El Dios que es Padre
El concepto de Atanasio era que la forma correcta de pensar en Dios es empezando por Jesucristo, el Hijo de Dios. Él es «el resplandor de su gloria [la del Padre], y la imagen misma de su sustancia» (He 1:3). Él es la Palabra y la revelación de Dios. Nuestro concepto de Dios no puede comenzar con una definición abstracta de nuestra propia invención. Ni siquiera puede empezar por considerar a Dios en primer lugar y por encima de todo como Creador («en referencia a sus obras»). Porque si la esencia de la identidad de Dios es que es el Creador, entonces necesita crear algo para ser quien es.
No podemos llegar a un verdadero conocimiento de quién es Dios en sí mismo simplemente mirándolo como Creador. Debemos escuchar cómo se ha revelado a sí mismo; y Dios se ha revelado en su Hijo. A través del Hijo, transcendemos la creación y vemos la identidad eterna y esencial de Dios. A través del Hijo, vemos a un Dios que nunca hubiéramos podido imaginar: el Dios que es Padre.
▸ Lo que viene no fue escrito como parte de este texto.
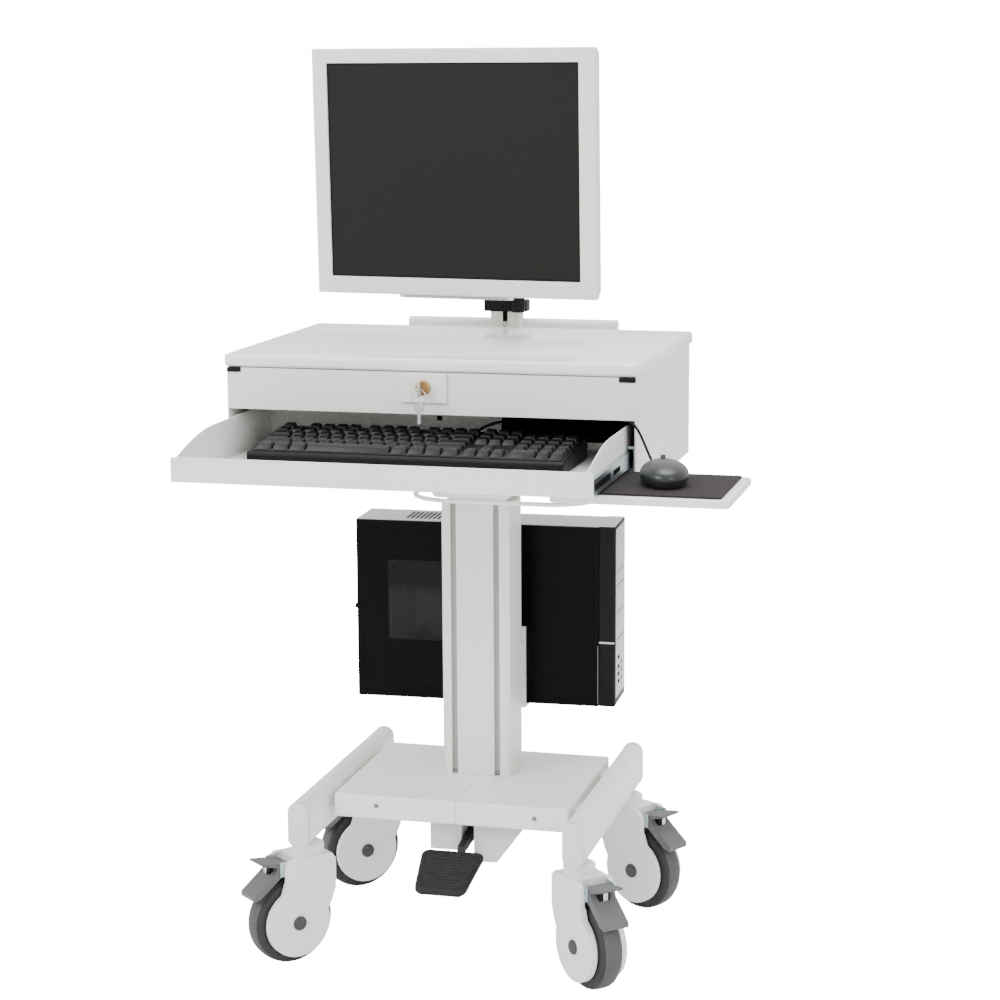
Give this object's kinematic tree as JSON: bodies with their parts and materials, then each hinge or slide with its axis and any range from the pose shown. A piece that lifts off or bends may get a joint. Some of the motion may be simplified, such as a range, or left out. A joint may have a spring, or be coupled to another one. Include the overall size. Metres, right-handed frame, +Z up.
{
  "type": "medication cart",
  "caption": "Wheeled hospital workstation cart: lifting column, lockable storage box, pull-out keyboard drawer, sliding mouse tray, monitor on an arm and a slim computer behind the column.",
  "frame": {"origin": "on the floor, under the middle of the whole cart in plan", "axes": "+Z up; the user stands at -Y and faces +Y; +X to the user's right"},
  "size_m": [0.718, 0.6756, 1.2413],
  "materials": {
    "white_paint": "semi-gloss powder coat",
    "white_gloss": "glossy laminate board",
    "white_plastic": "satin",
    "grey_plastic": "satin",
    "black_plastic": "satin",
    "black_gloss": "glossy",
    "tyre_grey": "matt",
    "mat_black": "woven top",
    "anodised": "silver lacquer",
    "steel": "plated",
    "zinc": "zinc plated",
    "brass": "worn",
    "screen": "anti-glare panel"
  },
  "bodies": {
    "base": {"base_cover": "white_paint", "side_rail_left": "white_paint", "side_rail_right": "white_paint", "pedal_housing": "grey_plastic", "column_outer": "anodised", "gas_spring_tube": "black_plastic", "pc_case": "steel", "pc_side_panel": "black_gloss", "pc_front_bezel": "black_plastic", "pc_holder": "white_paint"},
    "pedal": {"foot_pedal": "black_plastic"},
    "power_button": {"pc_power_button": "steel"},
    "head": {"column_mast": "anodised", "gas_spring_rod": "steel", "top_bracket": "white_paint", "box_body": "white_paint", "lock_plate": "white_paint", "slide_outer_left": "zinc", "slide_outer_right": "zinc", "mouse_tray_wire": "white_paint", "mouse_body": "grey_plastic", "mouse_lead": "black_plastic", "monitor_post": "anodised", "clamp_collar": "black_plastic", "rear_handle": "white_paint"},
    "lid": {"lid": "white_gloss"},
    "lock": {"lock_cylinder": "brass", "lock_key": "steel"},
    "key_ring": {"key_ring": "steel"},
    "drawer": {"keyboard_tray": "white_paint", "slide_inner_left": "zinc", "slide_inner_right": "zinc", "keyboard_case": "black_plastic", "keyboard_keys": "black_plastic", "keyboard_lead": "black_plastic"},
    "mouse_board": {"mouse_tray": "white_plastic", "mouse_mat": "mat_black"},
    "mouse_wheel": {"mouse_wheel": "mat_black"},
    "clamp_lever": {"clamp_lever": "black_plastic"},
    "monitor_arm": {"monitor_arm": "white_paint"},
    "tilt_head": {"tilt_head": "grey_plastic"},
    "monitor": {"monitor_bezel": "white_plastic", "monitor_screen": "screen", "monitor_back": "white_plastic"},
    "caster_front_left": {"caster_fork_front_left": "white_plastic", "axle_front_left": "grey_plastic"},
    "wheel_front_left": {"wheel_front_left": "tyre_grey"},
    "brake_front_left": {"brake_pedal_front_left": "grey_plastic"},
    "caster_front_right": {"caster_fork_front_right": "white_plastic", "axle_front_right": "grey_plastic"},
    "wheel_front_right": {"wheel_front_right": "tyre_grey"},
    "brake_front_right": {"brake_pedal_front_right": "grey_plastic"},
    "caster_rear_right": {"caster_fork_rear_right": "white_plastic", "axle_rear_right": "grey_plastic"},
    "wheel_rear_right": {"wheel_rear_right": "tyre_grey"},
    "brake_rear_right": {"brake_pedal_rear_right": "grey_plastic"},
    "caster_rear_left": {"caster_fork_rear_left": "white_plastic", "axle_rear_left": "grey_plastic"},
    "wheel_rear_left": {"wheel_rear_left": "tyre_grey"},
    "brake_rear_left": {"brake_pedal_rear_left": "grey_plastic"}
  },
  "joints": [
    {"name": "swivel_front_left", "type": "hinge", "parent": "base", "child": "caster_front_left", "pos_m": [-0.249, -0.1259, 0.17], "axis": [0, 0, 1], "continuous": true},
    {"name": "roll_front_left", "type": "hinge", "parent": "caster_front_left", "child": "wheel_front_left", "pos_m": [-0.26934, -0.1493, 0.061], "axis": [0.7547, -0.6561, 0], "continuous": true},
    {"name": "brake_front_left", "type": "hinge", "parent": "caster_front_left", "child": "brake_front_left", "pos_m": [-0.27524, -0.15609, 0.139], "axis": [0.7547, -0.6561, 0], "range_deg": [0, 6]},
    {"name": "swivel_front_right", "type": "hinge", "parent": "base", "child": "caster_front_right", "pos_m": [0.135, -0.1259, 0.17], "axis": [0, 0, 1], "continuous": true},
    {"name": "roll_front_right", "type": "hinge", "parent": "caster_front_right", "child": "wheel_front_right", "pos_m": [0.15614, -0.14857, 0.061], "axis": [0.7314, 0.682, 0], "continuous": true},
    {"name": "brake_front_right", "type": "hinge", "parent": "caster_front_right", "child": "brake_front_right", "pos_m": [0.16228, -0.15515, 0.139], "axis": [0.7314, 0.682, 0], "range_deg": [0, 6]},
    {"name": "swivel_rear_right", "type": "hinge", "parent": "base", "child": "caster_rear_right", "pos_m": [0.135, 0.1951, 0.17], "axis": [0, 0, 1], "continuous": true},
    {"name": "roll_rear_right", "type": "hinge", "parent": "caster_rear_right", "child": "wheel_rear_right", "pos_m": [0.16224, 0.18031, 0.061], "axis": [0.4772, 0.8788, 0], "continuous": true},
    {"name": "brake_rear_right", "type": "hinge", "parent": "caster_rear_right", "child": "brake_rear_right", "pos_m": [0.17015, 0.17601, 0.139], "axis": [0.4772, 0.8788, 0], "range_deg": [0, 6]},
    {"name": "swivel_rear_left", "type": "hinge", "parent": "base", "child": "caster_rear_left", "pos_m": [-0.249, 0.1951, 0.17], "axis": [0, 0, 1], "continuous": true},
    {"name": "roll_rear_left", "type": "hinge", "parent": "caster_rear_left", "child": "wheel_rear_left", "pos_m": [-0.27149, 0.17376, 0.061], "axis": [0.6884, -0.7254, 0], "continuous": true},
    {"name": "brake_rear_left", "type": "hinge", "parent": "caster_rear_left", "child": "brake_rear_left", "pos_m": [-0.27801, 0.16757, 0.139], "axis": [0.6884, -0.7254, 0], "range_deg": [0, 6]},
    {"name": "pedal_press", "type": "hinge", "parent": "base", "child": "pedal", "pos_m": [-0.0398, 0.0101, 0.166], "axis": [1, 0, 0], "range_deg": [0, 12], "stiffness_Nm_per_rad": 3, "springref_deg": -14.32},
    {"name": "power_button", "type": "slide", "parent": "base", "child": "power_button", "axis": [-0.9992, -0.0396, 0], "range_m": [0, 0.002], "stiffness_N_per_m": 400, "springref_m": -0.002},
    {"name": "column_lift", "type": "slide", "parent": "base", "child": "head", "axis": [0, 0, 1], "range_m": [0, 0.3]},
    {"name": "lid_hinge", "type": "hinge", "parent": "head", "child": "lid", "pos_m": [-0.057, 0.2821, 0.8202], "axis": [-1, 0, 0], "range_deg": [0, 12]},
    {"name": "lock_turn", "type": "hinge", "parent": "head", "child": "lock", "pos_m": [-0.0785, -0.1119, 0.8], "axis": [0, 1, 0], "range_deg": [0, 45]},
    {"name": "key_ring_hang", "type": "hinge", "parent": "lock", "child": "key_ring", "pos_m": [-0.0785, -0.1119, 0.8], "axis": [0, 1, 0], "range_deg": [-45, 0]},
    {"name": "drawer_slide", "type": "slide", "parent": "head", "child": "drawer", "axis": [0, 1, 0], "range_m": [0, 0.222]},
    {"name": "mouse_board_slide", "type": "slide", "parent": "head", "child": "mouse_board", "axis": [1, 0, 0], "range_m": [-0.065, 0]},
    {"name": "mouse_wheel_roll", "type": "hinge", "parent": "head", "child": "mouse_wheel", "pos_m": [0.25371, -0.16967, 0.7196], "axis": [0.9703, 0.2419, 0], "continuous": true},
    {"name": "clamp_lever_turn", "type": "hinge", "parent": "head", "child": "clamp_lever", "pos_m": [-0.0455, 0.2874, 0.867], "axis": [0, 0, 1], "range_deg": [0, 90]},
    {"name": "arm_swing", "type": "hinge", "parent": "head", "child": "monitor_arm", "pos_m": [-0.073, 0.3096, 1.037], "axis": [0, 0, 1], "range_deg": [-40, 40]},
    {"name": "monitor_pan", "type": "hinge", "parent": "monitor_arm", "child": "tilt_head", "pos_m": [-0.09846, 0.20972, 1.037], "axis": [0, 0, 1], "range_deg": [-35, 35]},
    {"name": "monitor_tilt", "type": "hinge", "parent": "tilt_head", "child": "monitor", "pos_m": [-0.09997, 0.1948, 1.0725], "axis": [-0.9949, 0.1005, 0], "range_deg": [-5, 15]}
  ],
  "couplings": [
    {"joint": "key_ring_hang", "follows": "lock_turn", "ratio": -1}
  ]
}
Si intentamos conocer a Dios «en referencia a sus obras», no percibiremos la paternidad de Dios. La bondad de Dios reflejada en Cristo nos parecerá algo ajeno y no un hermoso atributo suyo. Si nuestros pensamientos acerca de Dios se basan en algo que no es el Hijo, tendremos que deducir que Dios no tiene nada de la belleza que vemos en Cristo. Cuando pensemos en su gloria, la imaginaremos como algo bastante parecido a la nuestra. No nos atreveremos a soñar con el tipo de gloria que se reveló en «la hora» del Hijo en su glorificación en la cruz (Jn 12:23, 27-28). Y, por tanto, albergaremos tristes dudas acerca del Dios «verdadero», el Dios que está detrás de esa gloriosa autorevelación.
El Padre es como el Hijo
Atanasio le mostró a este pecador dubitativo y receloso de Dios, que no hay ningún Dios en el Cielo que no sea como Jesús. En el Hijo de Dios vemos resplandecer todas las perfecciones de Dios—el amor, el poder, la sabiduría, la justicia y la majestad divina—, y las vemos definidas de forma muy diferente a nuestras expectativas manchadas por el pecado.
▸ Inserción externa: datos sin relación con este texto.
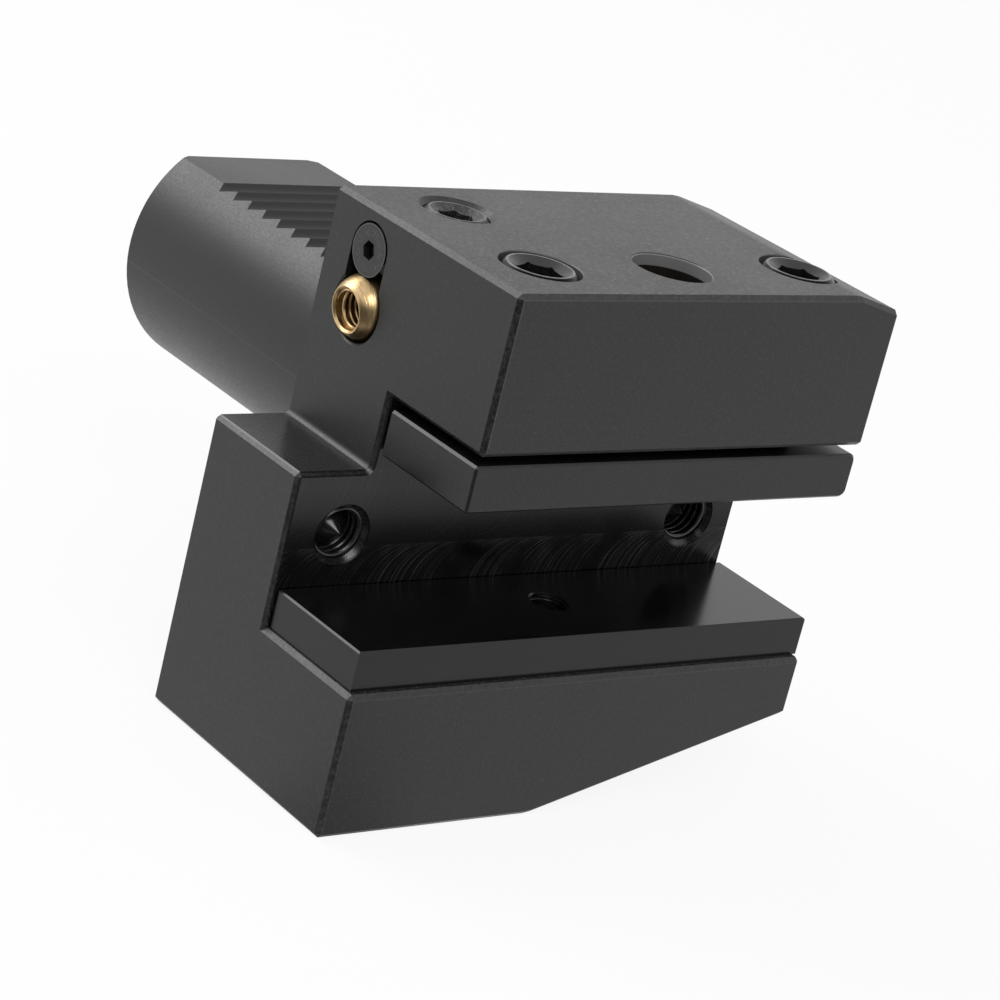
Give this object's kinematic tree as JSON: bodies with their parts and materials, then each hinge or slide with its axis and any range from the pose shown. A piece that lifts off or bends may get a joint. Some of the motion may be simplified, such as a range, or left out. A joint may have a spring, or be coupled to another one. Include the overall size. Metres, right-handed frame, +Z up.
{
  "type": "radial tool holder",
  "caption": "Radial lathe tool holder: toothed round shank, open slot for a square tool, screw-driven clamp bar, support plate and a swivelling ball coolant nozzle.",
  "frame": {"origin": "the point where the shank's axis meets the plane of the flange face", "axes": "+Y along the shank, away from the body; +X along the tool slot; +Z up, towards the shank's teeth and the heads of the clamping screws"},
  "size_m": [0.085, 0.107, 0.0805],
  "materials": {
    "body_steel": "black oxide, satin",
    "bar_steel": "black oxide, satin",
    "screw_steel": "black oxide, satin",
    "plate_steel": "black oxide, satin",
    "spring_steel": "plain",
    "nozzle_brass": "turned",
    "seal_rubber": "matt"
  },
  "bodies": {
    "holder": {"holder_body": "body_steel", "support_plate": "plate_steel", "support_plate_screw": "screw_steel", "coolant_plug": "screw_steel", "shank_seal_ring": "seal_rubber"},
    "bar": {"clamp_bar": "bar_steel", "bar_lift_screw": "screw_steel", "bar_lift_spring": "spring_steel"},
    "left_screw": {"clamp_screw_left": "screw_steel"},
    "right_screw": {"clamp_screw_right": "screw_steel"},
    "nozzle_seat": {"nozzle_seal_ring": "seal_rubber"},
    "nozzle": {"coolant_nozzle": "nozzle_brass"},
    "lock_screw": {"ball_clamp_screw": "screw_steel"}
  },
  "joints": [
    {"name": "bar_travel", "type": "slide", "parent": "holder", "child": "bar", "axis": [0, 0, 1], "range_m": [-0.0045, 0.0014], "deforming": ["bar_lift_spring"]},
    {"name": "left_screw_turn", "type": "hinge", "parent": "bar", "child": "left_screw", "pos_m": [-0.0179, -0.0326, 0.0074], "axis": [0, 0, 1], "range_deg": [-930, 292]},
    {"name": "right_screw_turn", "type": "hinge", "parent": "bar", "child": "right_screw", "pos_m": [0.03115, -0.0326, 0.0074], "axis": [0, 0, 1], "range_deg": [-930, 292]},
    {"name": "nozzle_swivel", "type": "hinge", "parent": "holder", "child": "nozzle_seat", "pos_m": [-0.02825, -0.0104, 0.01776], "axis": [1, 0, 0], "continuous": true},
    {"name": "nozzle_tilt", "type": "hinge", "parent": "nozzle_seat", "child": "nozzle", "pos_m": [-0.02825, -0.0104, 0.01776], "axis": [0, 1, 0], "range_deg": [-18, 32]},
    {"name": "lock_screw_turn", "type": "hinge", "parent": "holder", "child": "lock_screw", "pos_m": [-0.0301, -0.0104, 0.02626], "axis": [-1, 0, 0], "range_deg": [0, 180]}
  ],
  "couplings": [
    {"joint": "left_screw_turn", "follows": "bar_travel", "rad_per_m": 3590.4},
    {"joint": "right_screw_turn", "follows": "bar_travel", "rad_per_m": 3590.4}
  ]
}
En el Hijo de Dios no vemos a un Dios altivo, reacio a derramar su amor. Vemos a uno que viene en gracia salvadora cuando aún éramos pecadores. En él vemos una gloria completamente diferente a la necesidad que tenemos de buscar egoístamente los aplausos. Vemos a un Dios que se entrega a sí mismo de manera superabundante. Vemos a un Dios inmaculado en todos los sentidos: una fuente de bondad desbordante. En él —y solo en él— vemos a un Dios que es hermoso, un Dios que conquista nuestros corazones.
Este concepto cambió toda mi vida. Implicó que, en vez de intentar arrebatarle a Dios recompensas que él no me ha prometido y, atesorar el «Cielo» y la «vida eterna» como cosas en sí mismas, llegué a atesorarlo a él. Dios mismo, se ha dado a conocer a través de Cristo, y se ha convertido en el verdadero objeto de mi adoración. Y con ello, la brillante frase de Atanasio cobró sentido, pues yo, como él, encontré en Cristo un Dios del que podía disfrutar verdadera y maravillosamente.
1. Traducido directamente de la cita en inglés. (N. del T.).